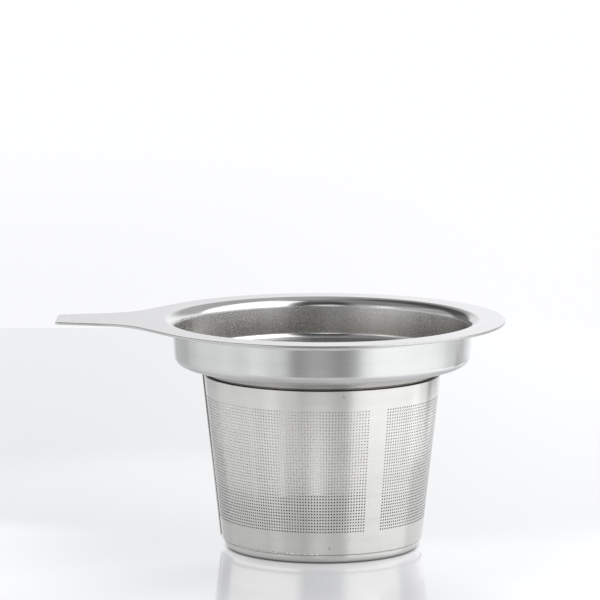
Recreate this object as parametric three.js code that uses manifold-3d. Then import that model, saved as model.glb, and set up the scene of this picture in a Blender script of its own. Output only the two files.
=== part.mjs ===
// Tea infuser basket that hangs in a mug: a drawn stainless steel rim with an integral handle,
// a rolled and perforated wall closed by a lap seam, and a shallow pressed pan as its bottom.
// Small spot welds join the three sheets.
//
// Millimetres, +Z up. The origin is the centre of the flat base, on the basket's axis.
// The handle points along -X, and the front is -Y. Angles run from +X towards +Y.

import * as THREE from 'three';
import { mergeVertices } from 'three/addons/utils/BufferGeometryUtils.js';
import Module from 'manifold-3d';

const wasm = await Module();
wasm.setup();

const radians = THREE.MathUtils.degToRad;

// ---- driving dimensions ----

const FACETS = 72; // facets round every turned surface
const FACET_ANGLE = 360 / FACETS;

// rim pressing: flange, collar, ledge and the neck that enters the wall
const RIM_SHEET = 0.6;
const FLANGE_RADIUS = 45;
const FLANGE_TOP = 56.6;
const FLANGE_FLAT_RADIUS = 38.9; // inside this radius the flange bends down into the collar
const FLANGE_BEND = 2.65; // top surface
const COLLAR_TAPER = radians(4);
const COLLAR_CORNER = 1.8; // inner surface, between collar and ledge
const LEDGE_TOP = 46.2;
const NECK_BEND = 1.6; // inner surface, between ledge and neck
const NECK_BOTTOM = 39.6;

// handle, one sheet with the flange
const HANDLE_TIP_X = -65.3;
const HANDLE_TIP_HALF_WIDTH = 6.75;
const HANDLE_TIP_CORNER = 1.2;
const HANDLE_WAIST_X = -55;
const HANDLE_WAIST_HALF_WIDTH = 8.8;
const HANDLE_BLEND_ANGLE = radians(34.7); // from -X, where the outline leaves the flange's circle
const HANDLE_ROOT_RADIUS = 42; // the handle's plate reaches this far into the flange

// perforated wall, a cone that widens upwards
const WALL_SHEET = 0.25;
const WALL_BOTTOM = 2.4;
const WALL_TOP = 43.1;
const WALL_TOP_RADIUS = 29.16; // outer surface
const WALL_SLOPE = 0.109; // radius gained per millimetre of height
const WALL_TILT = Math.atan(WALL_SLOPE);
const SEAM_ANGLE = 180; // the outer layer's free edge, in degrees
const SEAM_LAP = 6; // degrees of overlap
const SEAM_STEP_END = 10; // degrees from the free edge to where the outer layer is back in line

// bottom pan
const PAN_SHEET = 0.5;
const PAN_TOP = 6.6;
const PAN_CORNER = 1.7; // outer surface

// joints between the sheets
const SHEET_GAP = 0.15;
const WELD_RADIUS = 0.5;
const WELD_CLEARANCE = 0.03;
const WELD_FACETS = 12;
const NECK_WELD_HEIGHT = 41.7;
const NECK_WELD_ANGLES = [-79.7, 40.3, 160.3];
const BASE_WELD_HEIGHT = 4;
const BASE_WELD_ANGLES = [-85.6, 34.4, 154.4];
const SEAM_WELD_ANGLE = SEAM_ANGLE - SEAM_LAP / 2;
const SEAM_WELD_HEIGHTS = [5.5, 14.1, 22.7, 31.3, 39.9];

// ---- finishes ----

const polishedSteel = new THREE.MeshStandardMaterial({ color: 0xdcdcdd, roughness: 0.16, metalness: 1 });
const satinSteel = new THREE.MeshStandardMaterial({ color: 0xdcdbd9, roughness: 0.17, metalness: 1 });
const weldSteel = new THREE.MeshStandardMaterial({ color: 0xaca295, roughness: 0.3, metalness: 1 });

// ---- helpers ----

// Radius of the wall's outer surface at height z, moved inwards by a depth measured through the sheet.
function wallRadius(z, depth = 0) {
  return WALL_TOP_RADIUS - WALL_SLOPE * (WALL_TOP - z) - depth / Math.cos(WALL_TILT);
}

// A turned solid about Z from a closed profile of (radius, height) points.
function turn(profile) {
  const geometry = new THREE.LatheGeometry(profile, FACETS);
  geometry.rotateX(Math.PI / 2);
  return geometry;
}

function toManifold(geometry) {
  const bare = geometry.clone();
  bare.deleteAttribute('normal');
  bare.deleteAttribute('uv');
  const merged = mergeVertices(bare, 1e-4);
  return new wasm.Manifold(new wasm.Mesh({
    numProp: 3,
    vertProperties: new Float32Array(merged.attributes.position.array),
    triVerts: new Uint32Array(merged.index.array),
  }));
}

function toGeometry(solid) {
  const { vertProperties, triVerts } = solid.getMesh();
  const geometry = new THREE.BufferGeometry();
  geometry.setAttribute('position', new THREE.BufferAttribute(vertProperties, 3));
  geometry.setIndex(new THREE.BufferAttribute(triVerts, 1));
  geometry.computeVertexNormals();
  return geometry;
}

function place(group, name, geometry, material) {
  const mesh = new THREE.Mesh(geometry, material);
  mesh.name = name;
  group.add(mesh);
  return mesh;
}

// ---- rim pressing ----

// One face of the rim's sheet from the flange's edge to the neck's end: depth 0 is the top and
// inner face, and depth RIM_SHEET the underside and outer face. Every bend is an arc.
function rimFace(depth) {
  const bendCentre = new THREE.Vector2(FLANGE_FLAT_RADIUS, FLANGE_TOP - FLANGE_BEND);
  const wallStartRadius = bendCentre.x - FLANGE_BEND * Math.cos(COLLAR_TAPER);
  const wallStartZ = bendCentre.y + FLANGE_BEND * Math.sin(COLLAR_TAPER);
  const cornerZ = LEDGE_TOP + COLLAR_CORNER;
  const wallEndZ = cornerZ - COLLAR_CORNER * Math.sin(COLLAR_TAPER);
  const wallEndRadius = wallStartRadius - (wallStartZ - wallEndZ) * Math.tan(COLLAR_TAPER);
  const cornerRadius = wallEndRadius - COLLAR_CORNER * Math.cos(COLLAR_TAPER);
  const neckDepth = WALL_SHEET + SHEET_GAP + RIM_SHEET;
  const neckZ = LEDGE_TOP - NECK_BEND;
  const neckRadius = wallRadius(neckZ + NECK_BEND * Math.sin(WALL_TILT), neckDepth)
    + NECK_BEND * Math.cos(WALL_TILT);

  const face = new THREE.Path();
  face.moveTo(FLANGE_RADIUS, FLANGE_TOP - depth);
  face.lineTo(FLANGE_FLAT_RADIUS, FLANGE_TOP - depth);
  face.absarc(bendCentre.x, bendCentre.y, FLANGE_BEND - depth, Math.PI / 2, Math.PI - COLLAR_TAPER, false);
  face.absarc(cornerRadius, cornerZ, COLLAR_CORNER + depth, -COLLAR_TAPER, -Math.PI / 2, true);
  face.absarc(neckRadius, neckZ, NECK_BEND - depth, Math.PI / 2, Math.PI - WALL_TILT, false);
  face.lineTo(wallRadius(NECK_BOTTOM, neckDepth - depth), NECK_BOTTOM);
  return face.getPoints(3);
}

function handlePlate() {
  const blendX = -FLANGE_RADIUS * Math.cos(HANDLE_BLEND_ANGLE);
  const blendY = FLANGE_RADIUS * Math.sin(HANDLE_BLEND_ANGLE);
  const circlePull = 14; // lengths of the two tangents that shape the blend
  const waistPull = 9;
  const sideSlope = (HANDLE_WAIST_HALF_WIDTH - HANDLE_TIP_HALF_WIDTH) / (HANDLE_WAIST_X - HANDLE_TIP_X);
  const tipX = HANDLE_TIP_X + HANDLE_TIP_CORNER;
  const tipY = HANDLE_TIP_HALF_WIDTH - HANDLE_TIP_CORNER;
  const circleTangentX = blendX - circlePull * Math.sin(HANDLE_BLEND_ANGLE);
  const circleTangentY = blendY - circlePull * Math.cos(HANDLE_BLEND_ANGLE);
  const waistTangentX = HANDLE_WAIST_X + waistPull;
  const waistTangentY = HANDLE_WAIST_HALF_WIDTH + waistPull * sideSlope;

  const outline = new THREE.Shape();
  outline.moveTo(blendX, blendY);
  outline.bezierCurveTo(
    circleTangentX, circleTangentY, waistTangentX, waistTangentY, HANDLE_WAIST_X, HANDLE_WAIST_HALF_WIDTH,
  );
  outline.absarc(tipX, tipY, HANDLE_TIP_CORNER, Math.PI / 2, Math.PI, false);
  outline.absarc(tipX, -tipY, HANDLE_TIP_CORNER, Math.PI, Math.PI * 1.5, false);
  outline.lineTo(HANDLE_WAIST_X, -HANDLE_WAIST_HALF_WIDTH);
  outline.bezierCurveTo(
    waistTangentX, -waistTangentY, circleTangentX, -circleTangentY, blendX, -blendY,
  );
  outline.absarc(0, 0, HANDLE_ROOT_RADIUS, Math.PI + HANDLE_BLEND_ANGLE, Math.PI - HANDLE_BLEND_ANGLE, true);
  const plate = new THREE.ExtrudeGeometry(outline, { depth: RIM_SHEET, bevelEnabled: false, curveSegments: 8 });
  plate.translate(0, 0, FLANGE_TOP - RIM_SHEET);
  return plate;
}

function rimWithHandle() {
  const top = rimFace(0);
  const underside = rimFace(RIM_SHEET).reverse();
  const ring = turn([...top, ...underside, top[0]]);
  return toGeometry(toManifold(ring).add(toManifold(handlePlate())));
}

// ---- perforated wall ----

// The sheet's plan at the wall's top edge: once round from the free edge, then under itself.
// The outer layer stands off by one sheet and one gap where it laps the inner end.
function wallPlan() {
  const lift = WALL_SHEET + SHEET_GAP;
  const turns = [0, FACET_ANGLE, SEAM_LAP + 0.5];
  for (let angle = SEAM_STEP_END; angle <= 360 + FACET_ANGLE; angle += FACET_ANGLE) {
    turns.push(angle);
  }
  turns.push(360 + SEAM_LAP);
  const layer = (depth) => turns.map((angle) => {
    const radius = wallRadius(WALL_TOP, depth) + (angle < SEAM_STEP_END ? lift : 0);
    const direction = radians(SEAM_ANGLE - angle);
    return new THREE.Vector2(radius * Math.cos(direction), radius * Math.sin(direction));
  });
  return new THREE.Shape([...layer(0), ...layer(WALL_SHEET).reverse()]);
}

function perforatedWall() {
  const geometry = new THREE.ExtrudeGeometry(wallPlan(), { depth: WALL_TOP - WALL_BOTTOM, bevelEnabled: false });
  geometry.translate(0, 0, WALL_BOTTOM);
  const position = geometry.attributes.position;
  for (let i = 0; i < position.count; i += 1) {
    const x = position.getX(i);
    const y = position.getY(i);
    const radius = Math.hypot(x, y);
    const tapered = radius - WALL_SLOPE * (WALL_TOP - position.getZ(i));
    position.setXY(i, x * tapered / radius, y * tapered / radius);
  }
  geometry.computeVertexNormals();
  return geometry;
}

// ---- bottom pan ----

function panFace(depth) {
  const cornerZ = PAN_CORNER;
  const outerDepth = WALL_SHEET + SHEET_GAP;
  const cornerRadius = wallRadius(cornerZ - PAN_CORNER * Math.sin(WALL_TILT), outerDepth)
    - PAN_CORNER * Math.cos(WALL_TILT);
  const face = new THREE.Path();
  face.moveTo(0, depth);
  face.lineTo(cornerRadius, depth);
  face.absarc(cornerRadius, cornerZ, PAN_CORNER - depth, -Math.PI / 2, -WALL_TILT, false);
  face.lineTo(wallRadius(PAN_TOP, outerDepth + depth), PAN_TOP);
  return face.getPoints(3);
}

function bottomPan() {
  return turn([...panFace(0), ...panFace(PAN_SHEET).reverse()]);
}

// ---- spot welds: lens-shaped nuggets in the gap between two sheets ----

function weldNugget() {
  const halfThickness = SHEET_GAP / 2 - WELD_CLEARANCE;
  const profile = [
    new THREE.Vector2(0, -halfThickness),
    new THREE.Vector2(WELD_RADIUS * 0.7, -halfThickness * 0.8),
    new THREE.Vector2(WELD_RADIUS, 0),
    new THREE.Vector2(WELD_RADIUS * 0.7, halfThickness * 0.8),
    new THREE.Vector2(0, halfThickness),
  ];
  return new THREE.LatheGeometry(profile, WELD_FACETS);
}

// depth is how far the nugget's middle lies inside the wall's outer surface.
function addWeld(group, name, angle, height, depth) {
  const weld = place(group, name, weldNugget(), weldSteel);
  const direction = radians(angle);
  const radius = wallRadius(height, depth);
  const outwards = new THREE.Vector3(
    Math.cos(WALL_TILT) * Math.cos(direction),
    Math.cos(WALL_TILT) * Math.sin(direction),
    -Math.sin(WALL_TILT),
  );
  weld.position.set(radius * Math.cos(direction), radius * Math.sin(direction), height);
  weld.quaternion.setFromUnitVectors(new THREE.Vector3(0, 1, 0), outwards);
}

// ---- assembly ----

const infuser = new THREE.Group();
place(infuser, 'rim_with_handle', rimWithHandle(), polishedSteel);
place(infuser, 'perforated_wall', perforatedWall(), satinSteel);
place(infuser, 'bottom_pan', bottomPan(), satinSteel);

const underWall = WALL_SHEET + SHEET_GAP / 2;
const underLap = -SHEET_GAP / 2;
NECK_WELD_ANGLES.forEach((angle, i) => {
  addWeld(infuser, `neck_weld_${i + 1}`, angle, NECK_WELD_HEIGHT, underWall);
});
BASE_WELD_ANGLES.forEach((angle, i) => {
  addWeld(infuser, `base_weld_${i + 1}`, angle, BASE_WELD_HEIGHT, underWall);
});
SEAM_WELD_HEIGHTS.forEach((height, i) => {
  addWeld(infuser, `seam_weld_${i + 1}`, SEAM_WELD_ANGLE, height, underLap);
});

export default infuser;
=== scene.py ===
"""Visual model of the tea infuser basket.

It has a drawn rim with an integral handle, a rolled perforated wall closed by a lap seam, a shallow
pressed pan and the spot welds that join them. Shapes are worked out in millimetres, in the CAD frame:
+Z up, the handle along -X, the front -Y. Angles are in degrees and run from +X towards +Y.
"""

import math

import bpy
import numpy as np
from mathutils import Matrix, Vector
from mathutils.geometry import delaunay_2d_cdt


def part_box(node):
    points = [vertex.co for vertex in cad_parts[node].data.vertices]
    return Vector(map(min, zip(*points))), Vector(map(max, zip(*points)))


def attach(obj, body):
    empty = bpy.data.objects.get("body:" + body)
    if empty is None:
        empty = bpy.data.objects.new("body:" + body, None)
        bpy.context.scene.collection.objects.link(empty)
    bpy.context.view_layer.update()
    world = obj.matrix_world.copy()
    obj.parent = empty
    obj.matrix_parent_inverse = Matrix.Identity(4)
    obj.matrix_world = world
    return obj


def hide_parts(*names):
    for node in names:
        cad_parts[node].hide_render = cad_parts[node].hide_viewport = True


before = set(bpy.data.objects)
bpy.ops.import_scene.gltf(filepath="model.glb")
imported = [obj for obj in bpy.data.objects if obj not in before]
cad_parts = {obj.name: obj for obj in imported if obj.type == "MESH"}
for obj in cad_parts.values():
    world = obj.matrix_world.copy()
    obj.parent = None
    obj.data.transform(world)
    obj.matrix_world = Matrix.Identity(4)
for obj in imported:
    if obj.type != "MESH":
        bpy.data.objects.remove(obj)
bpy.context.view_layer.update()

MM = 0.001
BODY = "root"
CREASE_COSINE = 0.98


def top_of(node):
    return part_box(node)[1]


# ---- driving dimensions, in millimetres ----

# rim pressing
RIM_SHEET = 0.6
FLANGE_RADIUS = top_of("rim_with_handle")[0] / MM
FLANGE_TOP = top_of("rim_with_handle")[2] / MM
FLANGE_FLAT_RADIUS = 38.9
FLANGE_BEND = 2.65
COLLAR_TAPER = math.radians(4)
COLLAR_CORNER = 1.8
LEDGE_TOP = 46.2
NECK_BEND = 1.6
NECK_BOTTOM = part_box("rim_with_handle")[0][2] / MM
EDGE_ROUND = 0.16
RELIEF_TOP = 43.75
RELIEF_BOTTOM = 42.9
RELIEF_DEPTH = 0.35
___
● JOB:
Reproduce, without alteration, solely the lines beginning at the line that includes "const underWall = WALL_SHEET + SHEET_GAP / 2;" and ending at the line that includes "from mathutils.geometry import", both lines included.

● ANSWER TO THE PROBLEM:
const underWall = WALL_SHEET + SHEET_GAP / 2;
const underLap = -SHEET_GAP / 2;
NECK_WELD_ANGLES.forEach((angle, i) => {
  addWeld(infuser, `neck_weld_${i + 1}`, angle, NECK_WELD_HEIGHT, underWall);
});
BASE_WELD_ANGLES.forEach((angle, i) => {
  addWeld(infuser, `base_weld_${i + 1}`, angle, BASE_WELD_HEIGHT, underWall);
});
SEAM_WELD_HEIGHTS.forEach((height, i) => {
  addWeld(infuser, `seam_weld_${i + 1}`, SEAM_WELD_ANGLE, height, underLap);
});

export default infuser;
=== scene.py ===
"""Visual model of the tea infuser basket.

It has a drawn rim with an integral handle, a rolled perforated wall closed by a lap seam, a shallow
pressed pan and the spot welds that join them. Shapes are worked out in millimetres, in the CAD frame:
+Z up, the handle along -X, the front -Y. Angles are in degrees and run from +X towards +Y.
"""

import math

import bpy
import numpy as np
from mathutils import Matrix, Vector
from mathutils.geometry import delaunay_2d_cdt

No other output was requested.